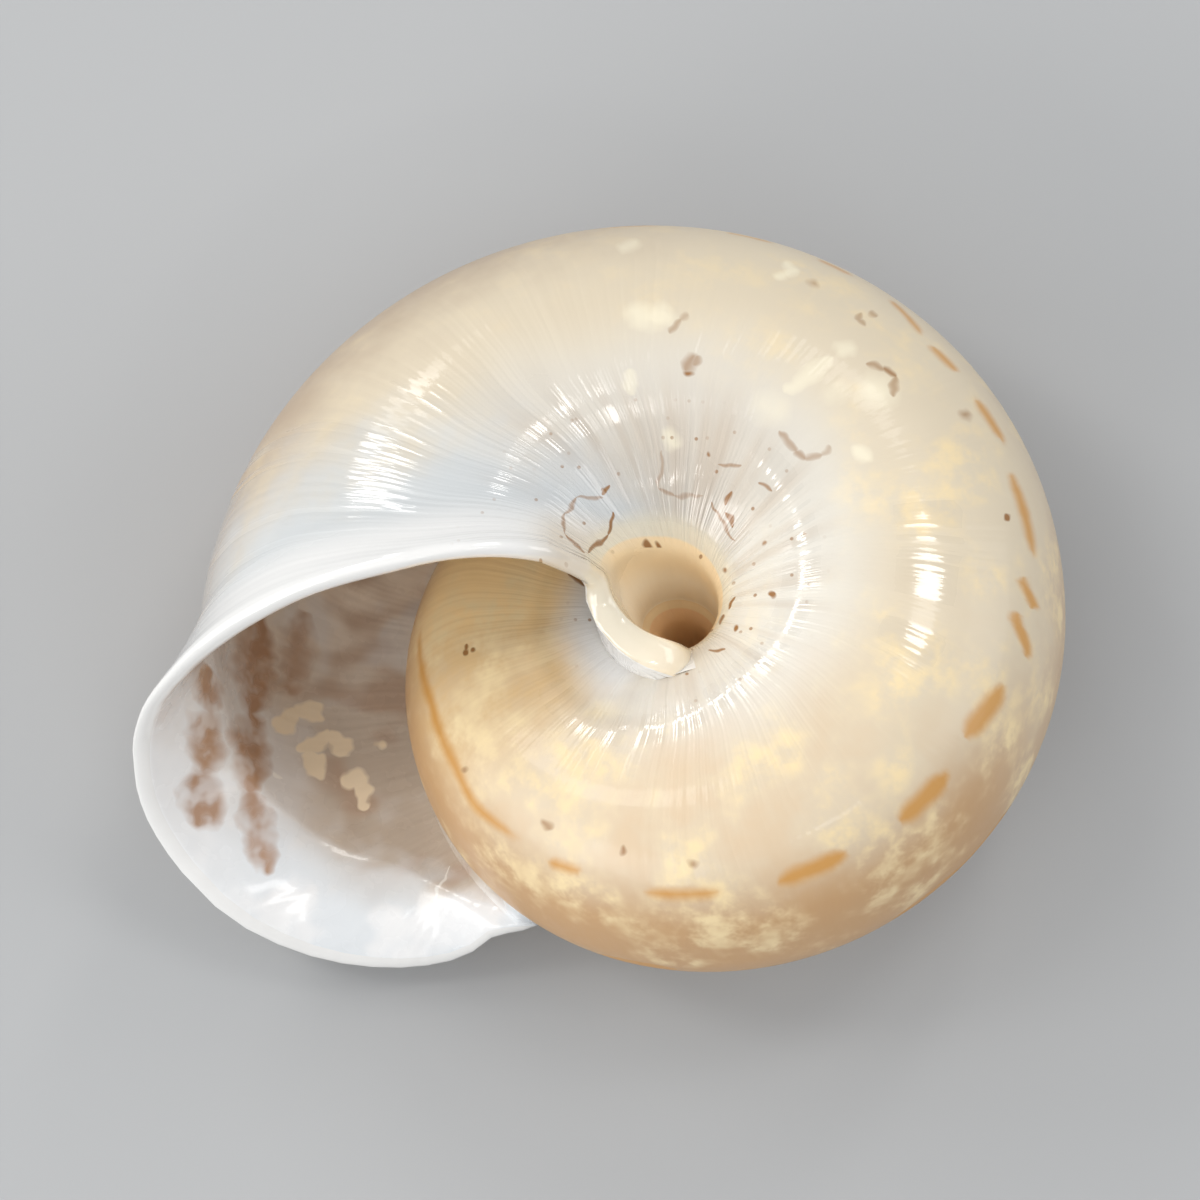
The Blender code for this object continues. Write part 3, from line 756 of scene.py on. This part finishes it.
# White callus at the column and the edge of the lip, and the tan wall inside the navel
callus = between(tree, reckon(tree, "MULTIPLY_ADD", mottle, 1.2, place), 22.6, 25.2)
callus = product(tree, callus, between(tree, growth, -290.0, -310.0))
edge = reckon(tree, "MAXIMUM", callus, between(tree, to_lip, 0.7, 2.2, 1.0, 0.0))
ground = blend(tree, edge, ground, MILK)
ground = blend(tree, product(tree, edge, between(tree, place, 24.5, 26.5)), ground, FOLD_BEIGE)
ring = between(tree, place, RIM - 1.3, RIM - 0.4)
ring = product(tree, ring, between(tree, growth, -290.0, -270.0), 0.7)
ground = blend(tree, ring, ground, RING_CREAM)
hole = between(tree, place, RIM - 0.05, RIM + 0.1)
hole = product(tree, hole, between(tree, growth, 10.0, -22.0))
ground = blend(tree, hole, ground, TAN)
# Painted light: the deepest wall of the navel is brightened to pale cream, lighter than its own tan, standing
# in for light that comes through the thin walls into the hole
ground = blend(tree, between(tree, place, 29.8, 31.5), ground, DEEP_CREAM_PAINTED_LIGHT)
below = product(tree, between(tree, growth, -345.0, -352.0), between(tree, place, 26.6, 27.2))
ground = blend(tree, below, ground, TAN)
below = product(tree, below, between(tree, place, 28.1, 28.25))
ground = blend(tree, below, ground, LEDGE)

# Pale chips, and dirt in scratches and specks, mostly round the navel
ragged = seen_from_above(tree, where, 0.26, 2.0)
pale = product(tree, strokes(tree, ragged, PALE_MARKS), 0.65)
pale = product(tree, pale, between(tree, place, 12.0, 13.5))
ground = blend(tree, pale, ground, CHIP_WHITE)
scatter = {"Vector": where, "Scale": 1.9, "Randomness": 1.0}
dots = put(tree, "TexVoronoi", {"voronoi_dimensions": "2D"}, scatter)
dot = between(tree, dots.outputs["Distance"], 0.07, 0.13, 0.8, 0.0)
dot = product(tree, dot, between(tree, dots.outputs["Color"], 0.62, 0.7))
dot = product(tree, dot, between(tree, place, 22.5, 25.0, 0.0, 1.0))
dirt = product(tree, dot, between(tree, fleck, 0.42, 0.56, 0.35, 1.0))
dirt = reckon(tree, "MAXIMUM", dirt, strokes(tree, ragged, SCRATCHES + SPECKS))
dirt = product(tree, dirt, between(tree, place, 12.0, 13.5))
dirt = product(tree, dirt, between(tree, place, RIM + 0.6, RIM + 0.5))
ground = blend(tree, dirt, ground, DIRT)

surface = tree.nodes["Principled BSDF"]
tree.links.new(ground, surface.inputs["Base Color"])
surface.inputs["IOR"].default_value = 1.5
surface.inputs["Coat Roughness"].default_value = 0.05
surface.inputs["Coat IOR"].default_value = 1.65

# Polish: on the crest round the navel, by the lip and on the widest part of the base
crest_at = between(tree, growth, -310.0, -225.0, 21.6, 24.2)
from_crest = reckon(tree, "SUBTRACT", place, crest_at)
crest = reckon(tree, "EXPONENT", product(tree, from_crest, from_crest, -3.0))
crest = product(tree, crest, between(tree, growth, -110.0, -140.0))
polished = between(tree, reckon(tree, "ABSOLUTE", from_crest), 0.5, 1.1, 1.0, 0.0)
polished = product(tree, polished, between(tree, growth, -115.0, -140.0))
polished = product(tree, polished, between(tree, growth, -334.0, -322.0))
polished = product(tree, polished, between(tree, lines["Ribs"], 0.54, 0.64))
broadest = product(tree, between(tree, place, 17.3, 18.5), between(tree, place, 21.0, 20.0))
broadest = product(tree, broadest, between(tree, growth, -216.0, -202.0))
broadest = product(tree, broadest, between(tree, growth, -160.0, -172.0))
broadest = reckon(tree, "MAXIMUM", broadest, between(tree, to_lip, 8.5, 6.0))
broadest = product(tree, broadest, between(tree, lines["Fine Lines"], 1.18, 1.34, 0.15, 1.0))
broadest = product(tree, broadest, between(tree, place, RIM - 0.3, RIM - 1.0))
polished = reckon(tree, "MAXIMUM", polished, broadest)
polished = reckon(tree, "MAXIMUM", polished, between(tree, to_lip, 2.0, 1.0))
tree.links.new(reckon(tree, "MULTIPLY_ADD", polished, 0.8, 0.15), surface.inputs["Coat Weight"])
roughness = reckon(tree, "MULTIPLY_ADD", polished, -0.3, between(tree, fleck, 0.3, 0.7, 0.38, 0.48))
tree.links.new(roughness, surface.inputs["Roughness"])
ribbed = between(tree, growth, -320.0, -260.0, 0.12, 0.2)
ribbed = reckon(tree, "ADD", ribbed, between(tree, to_lip, 9.0, 4.0, 0.0, 0.2))
height = product(tree, lines["Fine Lines"], ribbed)
round_navel = between(tree, from_crest, -1.6, -0.8)
round_navel = product(tree, round_navel, between(tree, growth, -338.0, -305.0))
height = reckon(tree, "MULTIPLY_ADD", product(tree, lines["Ribs"], round_navel), 0.36, height)
height = product(tree, height, between(tree, place, RIM - 0.4, RIM + 0.6, 1.0, 0.1))
height = reckon(tree, "MULTIPLY_ADD", crest, 0.7, height)
relief = put(tree, "Bump", None, {"Height": height, "Distance": 0.00007, "Strength": 1.0})
tree.links.new(relief.outputs[0], surface.inputs["Normal"])
tree.links.new(relief.outputs[0], surface.inputs["Coat Normal"])
mesh.materials.append(skin)


# The lining of the mouth
# The inside is the smooth innermost layer: white and pearly behind the lip, thin and grey-brown deeper in,
# where the skin shows through, with brown streaks of old lips and a few flakes of dried slime.

PEARL = (0.90, 0.905, 0.91)
PALE_BLUE = (0.66, 0.72, 0.77)
MAUVE = (0.78, 0.76, 0.74)
BROWN_GREY = (0.79, 0.70, 0.60)
UMBER = (0.49, 0.41, 0.33)
RED_BROWN = (0.49, 0.34, 0.245)
# painted light for the lining under the top of the mouth
PEACH_PAINTED_LIGHT = (0.95, 0.81, 0.66)
FLAKE = (0.95, 0.80, 0.58)
STREAK_BROWN = (0.45, 0.27, 0.17)
CHALK = (0.90, 0.88, 0.83)
STREAKS = (  # given as the scratches are, and so are the flakes and the chalk marks
    (-11.94, -1.9, -11.95, -3.1, 0.12, 0.3, 1), (-11.95, -3.1, -12.2, -4.8, 0.2, 0.45, 0.9),
    (-12.2, -4.8, -12.27, -6.2, 0.28, 0.5, 1), (-10.5, 0.4, -10.78, -2.6, 0.22, 0.5, 1),
    (-10.78, -2.6, -10.85, -5.2, 0.2, 0.45, 1), (-10.85, -5.2, -10.45, -7.6, 0.16, 0.45, 0.9),
    (-9.2, 0.9, -9.6, -1.7, 0.15, 0.5, 0.7), (-11.15, -3.6, -10.95, -5.6, 0.05, 0.3, 0.5),
)
FLAKES = (
    (-9.98, -3.05, -9.55, -2.4, 0.26, 0.12, 1), (-9.5, -2.45, -8.7, -2.3, 0.27, 0.12, 1),
    (-9.3, -3.6, -8.5, -3.15, 0.25, 0.12, 1), (-8.35, -3.15, -7.95, -3.65, 0.29, 0.12, 1),
    (-9.0, -3.75, -8.85, -4.5, 0.24, 0.12, 1), (-8.05, -4.6, -7.45, -4.55, 0.31, 0.12, 1),
    (-7.5, -4.6, -7.35, -5.45, 0.18, 0.12, 1), (-7.02, -3.3, -6.8, -3.5, 0.09, 0.12, 0.9),
)
CHALK_MARKS = ((-10.2, -4.4, -9.85, -4.6, 0.07, 0.05, 1), (-5.5, -8.9, -4.8, -7.6, 0.02, 0.05, 0.7))
lining_finish = bpy.data.materials.new("pearly lining")
lining_finish.use_nodes = True
tree = lining_finish.node_tree
growth, place, to_lip = carried(tree, "growth"), carried(tree, "place"), carried(tree, "to_lip")
where = in_millimetres(tree)
lines = use_group(tree, growth_lines, {"Growth": growth, "Place": place})
mottle = clouds(tree, where, 0.42, 2.0)
fleck = clouds(tree, where, 1.1, 2.0)
bands = flat_clouds(tree, product(tree, growth, 0.07), product(tree, place, 0.22), 2.0)
depth = reckon(tree, "MULTIPLY_ADD", bands, 2.0, to_lip)
ground = blend(tree, between(tree, depth, 1.7, 2.9), PEARL, MAUVE)
low = reckon(tree, "MULTIPLY_ADD", reckon(tree, "ADD", bands, mottle), 1.8, place)
low = between(tree, low, 7.4, 5.2)
low = product(tree, low, between(tree, reckon(tree, "ADD", depth, mottle), 2.3, 3.8))
deep = reckon(tree, "MAXIMUM", low, between(tree, depth, 5.0, 8.0))
ground = blend(tree, deep, ground, BROWN_GREY)
# Painted light: the lining under the top of the mouth, where the lip shades it, is brightened to peach
ground = blend(tree, between(tree, growth, -5.0, -25.0, 0.0, 0.8), ground, PEACH_PAINTED_LIGHT)
for tint, mask in (
    (UMBER, between(tree, growth, -14.0, 14.0, 0.0, 0.75)),
    (RED_BROWN, between(tree, bands, 0.5, 0.66, 0.0, 0.7)),
    (MAUVE, between(tree, mottle, 0.5, 0.66, 0.0, 0.55)),
):
    ground = blend(tree, product(tree, mask, deep), ground, tint)
bluish = product(tree, between(tree, mottle, 0.46, 0.6), between(tree, to_lip, 3.2, 1.0, 0.0, 0.5))
ground = blend(tree, product(tree, bluish, between(tree, place, 9.0, 5.0)), ground, PALE_BLUE)
ragged = seen_from_above(tree, where, 0.45, 1.8)
top_side = between(tree, place, 13.0, 11.5)
streaks = product(tree, strokes(tree, ragged, STREAKS), between(tree, fleck, 0.35, 0.6, 0.5, 1.0))
ground = blend(tree, product(tree, streaks, top_side), ground, STREAK_BROWN)
flakes = product(tree, strokes(tree, ragged, FLAKES), top_side)
ground = blend(tree, product(tree, flakes, 0.9), ground, FLAKE)
chalk = strokes(tree, ragged, CHALK_MARKS)
ground = blend(tree, product(tree, chalk, top_side), ground, CHALK)
column = between(tree, place, RIM - 1.5, RIM + 0.5)
ground = blend(tree, column, ground, MILK)

surface = tree.nodes["Principled BSDF"]
tree.links.new(ground, surface.inputs["Base Color"])
surface.inputs["IOR"].default_value = 1.5
surface.inputs["Coat Roughness"].default_value = 0.08
roughness = reckon(tree, "MULTIPLY_ADD", flakes, 0.35, between(tree, fleck, 0.3, 0.7, 0.2, 0.32))
tree.links.new(roughness, surface.inputs["Roughness"])
tree.links.new(reckon(tree, "MULTIPLY_ADD", flakes, -0.6, 0.7), surface.inputs["Coat Weight"])
height = reckon(tree, "MULTIPLY_ADD", mottle, 1.0, product(tree, lines["Fine Lines"], 0.3))
relief = put(tree, "Bump", None, {"Height": height, "Distance": 0.00006, "Strength": 1.0})
tree.links.new(relief.outputs[0], surface.inputs["Normal"])
tree.links.new(relief.outputs[0], surface.inputs["Coat Normal"])
mesh.materials.append(lining_finish)

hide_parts("shell")
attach(shell, "root")


# Floor
# A plain pale studio floor, which the shell lies on.

floor_mesh = bpy.data.meshes.new("floor")
FLOOR_HALF = 3.0
FLOOR_GREY = (0.44, 0.45, 0.46, 1)
floor_corners = [(x * FLOOR_HALF, y * FLOOR_HALF, 0) for x, y in ((-1, -1), (1, -1), (1, 1), (-1, 1))]
floor_mesh.from_pydata(floor_corners, [], [(0, 1, 2, 3)])
floor = bpy.data.objects.new("floor", floor_mesh)
bpy.context.scene.collection.objects.link(floor)
floor_finish = bpy.data.materials.new("pale floor")
floor_finish.use_nodes = True
surface = floor_finish.node_tree.nodes["Principled BSDF"]
surface.inputs["Base Color"].default_value = FLOOR_GREY
surface.inputs["Roughness"].default_value = 0.9
floor_mesh.materials.append(floor_finish)


# Light
# Large soft lamps round the shell and over it, as windows and a ceiling would be, some narrow ones that draw
# the bright strokes on its polished skin, and a pale sky.

LAMPS = (  # azimuth and elevation in degrees, size across and up and distance in metres, brightness, colour
    (-108, 62, 0.45, 0.45, 0.5, 0.193, (1.0, 0.99, 0.97)),
    (-160, 22, 0.45, 0.30, 0.5, 0.813, (1.0, 0.98, 0.95)),
    (-128, 30, 0.30, 0.20, 0.5, 0.514, (1.0, 0.98, 0.95)),
    (0, 28, 0.40, 0.30, 0.5, 0.589, (1.0, 0.98, 0.95)),
    (165, 56, 0.09, 0.18, 0.5, 0.321, (1.0, 0.98, 0.95)),
    (146, 42, 0.20, 0.07, 0.5, 0.3, (1.0, 0.98, 0.95)),
    (120, 35, 0.20, 0.08, 0.5, 0.3, (1.0, 0.98, 0.95)),
    (110, 22, 0.12, 0.05, 0.5, 0.086, (1.0, 0.98, 0.95)),
    (66, 46, 0.07, 0.12, 0.5, 0.171, (1.0, 0.98, 0.95)),
    (43, 66, 0.10, 0.12, 0.5, 0.214, (1.0, 0.98, 0.95)),
    (-68, 50, 0.12, 0.03, 0.5, 0.075, (1.0, 0.98, 0.95)),
)
for number, (azimuth, elevation, across, up, far, brightness, colour) in enumerate(LAMPS):
    azimuth, elevation = np.radians(azimuth), np.radians(elevation)
    level = np.cos(elevation)
    towards = Vector((level * np.cos(azimuth), level * np.sin(azimuth), np.sin(elevation)))
    lamp_data = bpy.data.lights.new(f"lamp_{number}", "AREA")
    lamp_data.shape = "RECTANGLE"
    lamp_data.size = across
    lamp_data.size_y = up
    lamp_data.energy = brightness
    lamp_data.color = colour
    lamp = bpy.data.objects.new(f"lamp_{number}", lamp_data)
    lamp.location = towards * far
    lamp.rotation_euler = towards.to_track_quat("Z", "Y").to_euler()
    bpy.context.scene.collection.objects.link(lamp)

world = bpy.data.worlds.new("studio")
world.use_nodes = True
world.node_tree.nodes["Background"].inputs["Color"].default_value = (0.93, 0.96, 1, 1)
world.node_tree.nodes["Background"].inputs["Strength"].default_value = 0.46
bpy.context.scene.world = world
bpy.context.scene.view_settings.view_transform = "Standard"


# Camera
# At the viewing angle of the photograph, which is square.

CAMERA_AT = (-0.001000, -0.042660, 0.187952)
CAMERA_TURNED = (12.8542, -0.6430, -2.2797)
camera_data = bpy.data.cameras.new("camera")
camera_data.sensor_width = 36
camera_data.lens = 183.724
camera_data.shift_x = -0.073458
camera_data.shift_y = 0.030126
camera_data.clip_start = 0.01
camera_data.clip_end = 10
camera = bpy.data.objects.new("camera", camera_data)
camera.location = CAMERA_AT
camera.rotation_euler = [np.radians(turned) for turned in CAMERA_TURNED]
bpy.context.scene.collection.objects.link(camera)
bpy.context.scene.camera = camera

....

> _Work required_:
From the opening line of the data above, please print each line as written up to and including the line that contains "ground = blend(tree, below, ground, LEDGE)", and nothing more.

> _The completed task_:
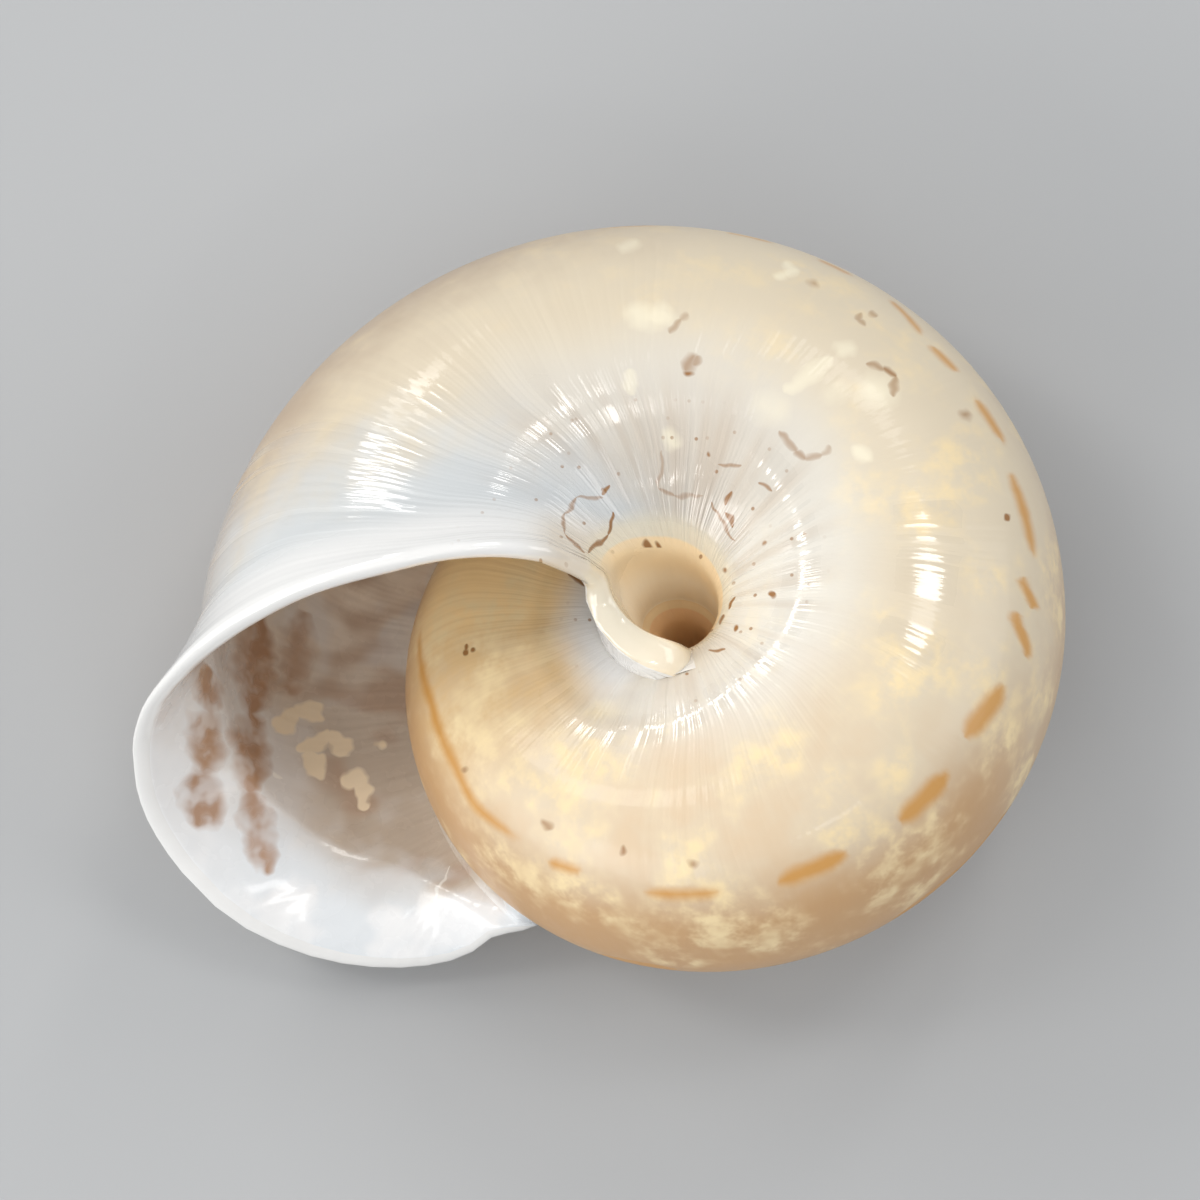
The Blender code for this object continues. Write part 3, from line 756 of scene.py on. This part finishes it.
# White callus at the column and the edge of the lip, and the tan wall inside the navel
callus = between(tree, reckon(tree, "MULTIPLY_ADD", mottle, 1.2, place), 22.6, 25.2)
callus = product(tree, callus, between(tree, growth, -290.0, -310.0))
edge = reckon(tree, "MAXIMUM", callus, between(tree, to_lip, 0.7, 2.2, 1.0, 0.0))
ground = blend(tree, edge, ground, MILK)
ground = blend(tree, product(tree, edge, between(tree, place, 24.5, 26.5)), ground, FOLD_BEIGE)
ring = between(tree, place, RIM - 1.3, RIM - 0.4)
ring = product(tree, ring, between(tree, growth, -290.0, -270.0), 0.7)
ground = blend(tree, ring, ground, RING_CREAM)
hole = between(tree, place, RIM - 0.05, RIM + 0.1)
hole = product(tree, hole, between(tree, growth, 10.0, -22.0))
ground = blend(tree, hole, ground, TAN)
# Painted light: the deepest wall of the navel is brightened to pale cream, lighter than its own tan, standing
# in for light that comes through the thin walls into the hole
ground = blend(tree, between(tree, place, 29.8, 31.5), ground, DEEP_CREAM_PAINTED_LIGHT)
below = product(tree, between(tree, growth, -345.0, -352.0), between(tree, place, 26.6, 27.2))
ground = blend(tree, below, ground, TAN)
below = product(tree, below, between(tree, place, 28.1, 28.25))
ground = blend(tree, below, ground, LEDGE)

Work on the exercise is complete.